EXERCISE TASK: Write out the whole listing, matching it exactly.

DATA SEGMENT:
################

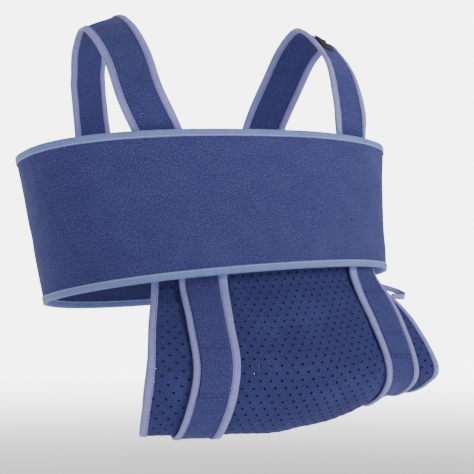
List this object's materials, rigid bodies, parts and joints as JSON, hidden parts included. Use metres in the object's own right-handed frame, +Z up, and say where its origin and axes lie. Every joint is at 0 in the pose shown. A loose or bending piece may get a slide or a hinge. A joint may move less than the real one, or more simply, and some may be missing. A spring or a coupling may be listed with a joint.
{
  "type": "arm sling",
  "caption": "Arm sling: perforated trough for a bent forearm, hung on webbing from two padded shoulder straps, with a wide band round the chest and upper arm.",
  "frame": {"origin": "midway between the tops of the two shoulder straps, on their underside", "axes": "+X to the wearer's left, +Y to the wearer's back, +Z up"},
  "size_m": [0.4385, 0.3077, 0.4626],
  "materials": {
    "loop_fabric": "brushed navy loop fabric on thin foam",
    "perforated_foam": "navy foam laminate with punched vent holes",
    "lilac_tape": "woven lilac edge tape",
    "sky_tape": "woven pale blue edge tape",
    "hook": "black hook tape",
    "label": "plain black woven label"
  },
  "bodies": {
    "sling": {"band_lower_tape": "sky_tape", "band_upper_tape": "sky_tape", "chest_band": "loop_fabric", "cradle_back_hem": "lilac_tape", "cradle_elbow_tape": "lilac_tape", "cradle_front_hem": "lilac_tape", "cradle_panel": "perforated_foam", "cradle_wrist_tape": "lilac_tape", "elbow_strap": "loop_fabric", "elbow_strap_facing": "loop_fabric", "elbow_strap_hook_patch": "hook", "elbow_strap_inner_tape": "lilac_tape", "elbow_strap_outer_tape": "lilac_tape", "left_shoulder_strap": "loop_fabric", "left_shoulder_strap_inner_tape": "lilac_tape", "left_shoulder_strap_outer_tape": "lilac_tape", "right_shoulder_strap": "loop_fabric", "right_shoulder_strap_inner_tape": "lilac_tape", "right_shoulder_strap_outer_tape": "lilac_tape", "woven_label": "label", "wrist_strap": "loop_fabric", "wrist_strap_facing": "loop_fabric", "wrist_strap_hook_patch": "hook", "wrist_strap_inner_tape": "lilac_tape", "wrist_strap_outer_tape": "lilac_tape"},
    "closure": {"closure_flap": "loop_fabric", "flap_end_tape": "sky_tape", "flap_hook_strip": "hook", "flap_lower_tape": "sky_tape", "flap_upper_tape": "sky_tape"},
    "left_tab": {"left_rear_hook_patch": "hook", "left_rear_tab": "loop_fabric", "left_rear_tab_end_tape": "lilac_tape", "left_rear_tab_inner_tape": "lilac_tape", "left_rear_tab_outer_tape": "lilac_tape"},
    "right_tab": {"right_rear_hook_patch": "hook", "right_rear_tab": "loop_fabric", "right_rear_tab_end_tape": "lilac_tape", "right_rear_tab_inner_tape": "lilac_tape", "right_rear_tab_outer_tape": "lilac_tape"},
    "thumb": {"thumb_loop": "lilac_tape"}
  },
  "joints": [
    {"name": "closure_peel", "type": "hinge", "parent": "sling", "child": "closure", "pos_m": [0.04659, 0.12301, -0.22817], "axis": [0, 0, -1], "range_deg": [0, 100]},
    {"name": "left_tab_peel", "type": "hinge", "parent": "sling", "child": "left_tab", "pos_m": [0.10218, 0.11514, -0.15594], "axis": [0.971, -0.2391, 0], "range_deg": [0, 110]},
    {"name": "right_tab_peel", "type": "hinge", "parent": "sling", "child": "right_tab", "pos_m": [-0.1018, 0.11808, -0.16318], "axis": [0.9802, 0.1981, 0], "range_deg": [0, 110]},
    {"name": "thumb_loop_flex", "type": "hinge", "parent": "sling", "child": "thumb", "pos_m": [0.17316, -0.0646, -0.29164], "axis": [-0.483, 0.7763, 0.4049], "range_deg": [-25, 25], "stiffness_Nm_per_rad": 0.004}
  ]
}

################

SOLUTION:
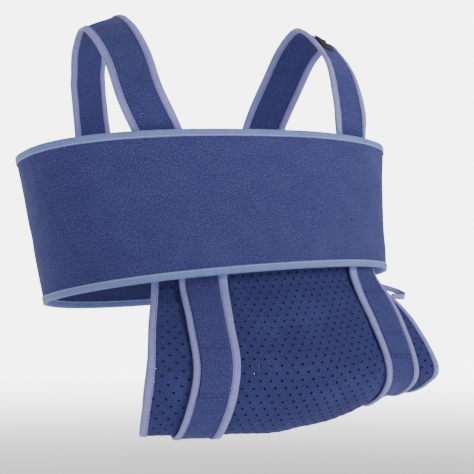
List this object's materials, rigid bodies, parts and joints as JSON, hidden parts included. Use metres in the object's own right-handed frame, +Z up, and say where its origin and axes lie. Every joint is at 0 in the pose shown. A loose or bending piece may get a slide or a hinge. A joint may move less than the real one, or more simply, and some may be missing. A spring or a coupling may be listed with a joint.
{
  "type": "arm sling",
  "caption": "Arm sling: perforated trough for a bent forearm, hung on webbing from two padded shoulder straps, with a wide band round the chest and upper arm.",
  "frame": {"origin": "midway between the tops of the two shoulder straps, on their underside", "axes": "+X to the wearer's left, +Y to the wearer's back, +Z up"},
  "size_m": [0.4385, 0.3077, 0.4626],
  "materials": {
    "loop_fabric": "brushed navy loop fabric on thin foam",
    "perforated_foam": "navy foam laminate with punched vent holes",
    "lilac_tape": "woven lilac edge tape",
    "sky_tape": "woven pale blue edge tape",
    "hook": "black hook tape",
    "label": "plain black woven label"
  },
  "bodies": {
    "sling": {"band_lower_tape": "sky_tape", "band_upper_tape": "sky_tape", "chest_band": "loop_fabric", "cradle_back_hem": "lilac_tape", "cradle_elbow_tape": "lilac_tape", "cradle_front_hem": "lilac_tape", "cradle_panel": "perforated_foam", "cradle_wrist_tape": "lilac_tape", "elbow_strap": "loop_fabric", "elbow_strap_facing": "loop_fabric", "elbow_strap_hook_patch": "hook", "elbow_strap_inner_tape": "lilac_tape", "elbow_strap_outer_tape": "lilac_tape", "left_shoulder_strap": "loop_fabric", "left_shoulder_strap_inner_tape": "lilac_tape", "left_shoulder_strap_outer_tape": "lilac_tape", "right_shoulder_strap": "loop_fabric", "right_shoulder_strap_inner_tape": "lilac_tape", "right_shoulder_strap_outer_tape": "lilac_tape", "woven_label": "label", "wrist_strap": "loop_fabric", "wrist_strap_facing": "loop_fabric", "wrist_strap_hook_patch": "hook", "wrist_strap_inner_tape": "lilac_tape", "wrist_strap_outer_tape": "lilac_tape"},
    "closure": {"closure_flap": "loop_fabric", "flap_end_tape": "sky_tape", "flap_hook_strip": "hook", "flap_lower_tape": "sky_tape", "flap_upper_tape": "sky_tape"},
    "left_tab": {"left_rear_hook_patch": "hook", "left_rear_tab": "loop_fabric", "left_rear_tab_end_tape": "lilac_tape", "left_rear_tab_inner_tape": "lilac_tape", "left_rear_tab_outer_tape": "lilac_tape"},
    "right_tab": {"right_rear_hook_patch": "hook", "right_rear_tab": "loop_fabric", "right_rear_tab_end_tape": "lilac_tape", "right_rear_tab_inner_tape": "lilac_tape", "right_rear_tab_outer_tape": "lilac_tape"},
    "thumb": {"thumb_loop": "lilac_tape"}
  },
  "joints": [
    {"name": "closure_peel", "type": "hinge", "parent": "sling", "child": "closure", "pos_m": [0.04659, 0.12301, -0.22817], "axis": [0, 0, -1], "range_deg": [0, 100]},
    {"name": "left_tab_peel", "type": "hinge", "parent": "sling", "child": "left_tab", "pos_m": [0.10218, 0.11514, -0.15594], "axis": [0.971, -0.2391, 0], "range_deg": [0, 110]},
    {"name": "right_tab_peel", "type": "hinge", "parent": "sling", "child": "right_tab", "pos_m": [-0.1018, 0.11808, -0.16318], "axis": [0.9802, 0.1981, 0], "range_deg": [0, 110]},
    {"name": "thumb_loop_flex", "type": "hinge", "parent": "sling", "child": "thumb", "pos_m": [0.17316, -0.0646, -0.29164], "axis": [-0.483, 0.7763, 0.4049], "range_deg": [-25, 25], "stiffness_Nm_per_rad": 0.004}
  ]
}